FORT BENNING GA - In some ways, Fort Benning doesn't look much different than it did 43 years ago - the last time George Steuber was here for advanced individual training and jump school, he said.
After all, headquarters is back at Ridgway Hall, and those massive jump towers remain a signature spectacle on Main Post.
"It's good to see they're still landmarks on the installation," Steuber said. "The more things change, the more they stay the same."
Last month, he returned to Fort Benning as the new deputy garrison commander. Steuber spent the last four years in the same role at Fort Rucker, Ala. He replaces Chuck Walls, who left after 20 years for a new assignment in Vicenza, Italy.
While a few facilities might look the same, the other differences here are drastic, he said. In terms of population, Fort Benning is seven times larger than Fort Rucker, and that gap is projected to grow with Base Realignment and Closure initiatives and arrival of the Armor Center and School from Fort Knox, Ky.
Steuber said the future Maneuver Center of Excellence, scheduled to become fully operational by September 2011, will support about 144,000 Soldiers, family members and civilians.
"In the next couple of years, Fort Benning is going to increase by over 33,000 people. That's twice the population of Fort Rucker," he said. "For me, that's a real change in scope of operations."
Steuber said Fort Rucker's focus is largely on aviation and aircraft upkeep. The installation conducts all Army pilot training, and one-third of the branch's flying hours are logged there. Its annual maintenance bill is half a billion dollars and 1.2 million gallons of jet fuel are consumed every month, he said.
"Fort Benning's capital is people," he said. "They train the Infantry, the Queen of Battle. That's essential in today's Army.
"Technology is great, but it's boots on the ground that win wars. That's always been the case."
After Steuber's brief stint here as an enlisted Soldier more than four decades ago, he went on to U.S. Army Special Forces training Fort Bragg, N.C., before spending 39 months in Vietnam. He later became an artillery officer.
Steuber headed the joint operations center for Joint Task Force-Somalia from 1993-94. In 1994, he was chief of staff for Task Force Mountain during the invasion of Haiti. From 2001 to 2003, he was the garrison commander at Fort Sill, Okla.
Steuber served more than 37 years on active duty and in reserve component assignments, retiring as a colonel in 2004.

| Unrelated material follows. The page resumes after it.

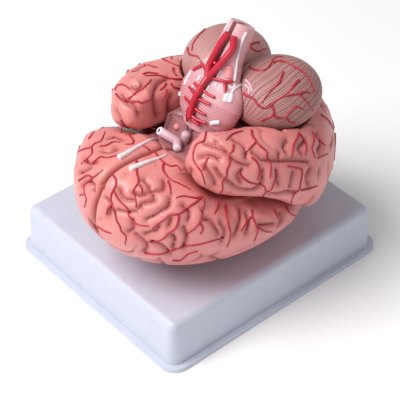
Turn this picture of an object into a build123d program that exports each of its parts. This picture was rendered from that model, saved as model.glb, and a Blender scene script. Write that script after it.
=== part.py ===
from build123d import *
from math import cos, exp, pi, radians, sin, sqrt, tan
import os

# Brain anatomy model, life size, standing upside down on its display base.
# Millimetres. The origin is on the table under the middle of the whole model, which
# the brain overhangs on two sides. +X is the back of the brain, +Y its left side,
# and +Z the brain's underside with the brain stem. Every carved form is worked out
# for the right side, as x from the base's middle, the distance out from the mid
# plane, and z, and is mirrored for the left.

# Display base
base_length = 165
base_width = 146
base_height = 34.5
base_wall = 2.5
base_draft = 3
base_corner = 7
base_edge = 5
lip_width = 3.6
lip_height = 3
base_x = 2.1
base_y = 2.5

# Whole brain, and where its middle stands from the base's middle
brain_length = 171
brain_width = 133.4
brain_height = 106
brain_x = -8
brain_y = -16.5
brain_seat = 0.3
body_gap = 0.4
bed_gap = 2

# Seam under the temporal and occipital lobes, as x and z on the brain's side. It
# falls outward at the seam angle, which is also the way that those lobes draw out.
seam_angle = 15
seam_reach = 60
seam_heights = [(-53, 107), (-33, 94), (-20, 90), (-11, 87.5), (0, 82), (18, 70), (31, 63), (50, 58), (85, 56)]

# Underside of the frontal lobes, and the core between the temporal lobes that
# carries the brain stem, as x and z
roof_heights = [(-120, 122), (-75, 117.5), (-57, 116.5), (-42, 114.5), (-34, 109), (-22.5, 108.5), (-19, 116)]
core_height = 116
core_half_width = 22
core_back = 30
lobe_fall = 7
shoulder_out = 48
shoulder_rise = 3
shoulder_blend = 14
roof_blend = 7
fissure_depth = 4.5
fissure_width = 5

# Folds of the cortex
fold_pitch = 30
fold_depth = 3
fold_width = 3
fold_waves = 11
fold_slope = 0.35

# Temporal lobe: x, distance of its middle from the mid plane, middle height, half
# width and half height. It stands proud of the brain's ovoid, most at the front.
temporal_sections = [
    (-46.5, 34.5, 119, 4, 4),
    (-44.5, 34.5, 119, 9, 8.5),
    (-38, 35, 119, 16, 15),
    (-30, 36.5, 119, 20, 18.5),
    (-15, 42, 114.25, 23, 17.75),
    (0, 43, 107, 25, 21.5),
    (15, 43, 98.5, 26.5, 26.5),
    (30, 41, 92, 30, 29),
    (50, 36, 85, 40, 33),
    (85, 30, 80, 46, 34),
]
temporal_blend = 9
temporal_power = 3.2
temporal_pinch = 0.6
temporal_proud = [(-10, 12), (30, 3), (60, 1)]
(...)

His top priorities at Fort Benning include taking care of all post tenants and ensuring a smooth transition to the MCOE, he said.
"The other piece is you can never look at Fort Benning as an island unto itself," he said. "We work with community leaders and organizations in the seven counties and two states surrounding us on a daily basis ... Maintaining good relations on both sides of the Chattahoochee River is also a priority."
Steuber said his approach to managing garrison issues is built around collaboration.
"My predecessor built a very good team, and my intention is to maintain that team as we prepare for the eventual arrival of the Armor School," he said. "I'm glad to be here. Challenges are what keep us young and keep us engaged. They give us a reason to wake up in the morning. I have no doubt this team will surmount all of them."
Steuber bought a home in Phenix City but he's commuting to Dothan, Ala., on weekends, where he and wife Patricia are trying to sell their old house. The couple has two sons - including a KC-130 pilot in the Marine Corps - and four grandchildren.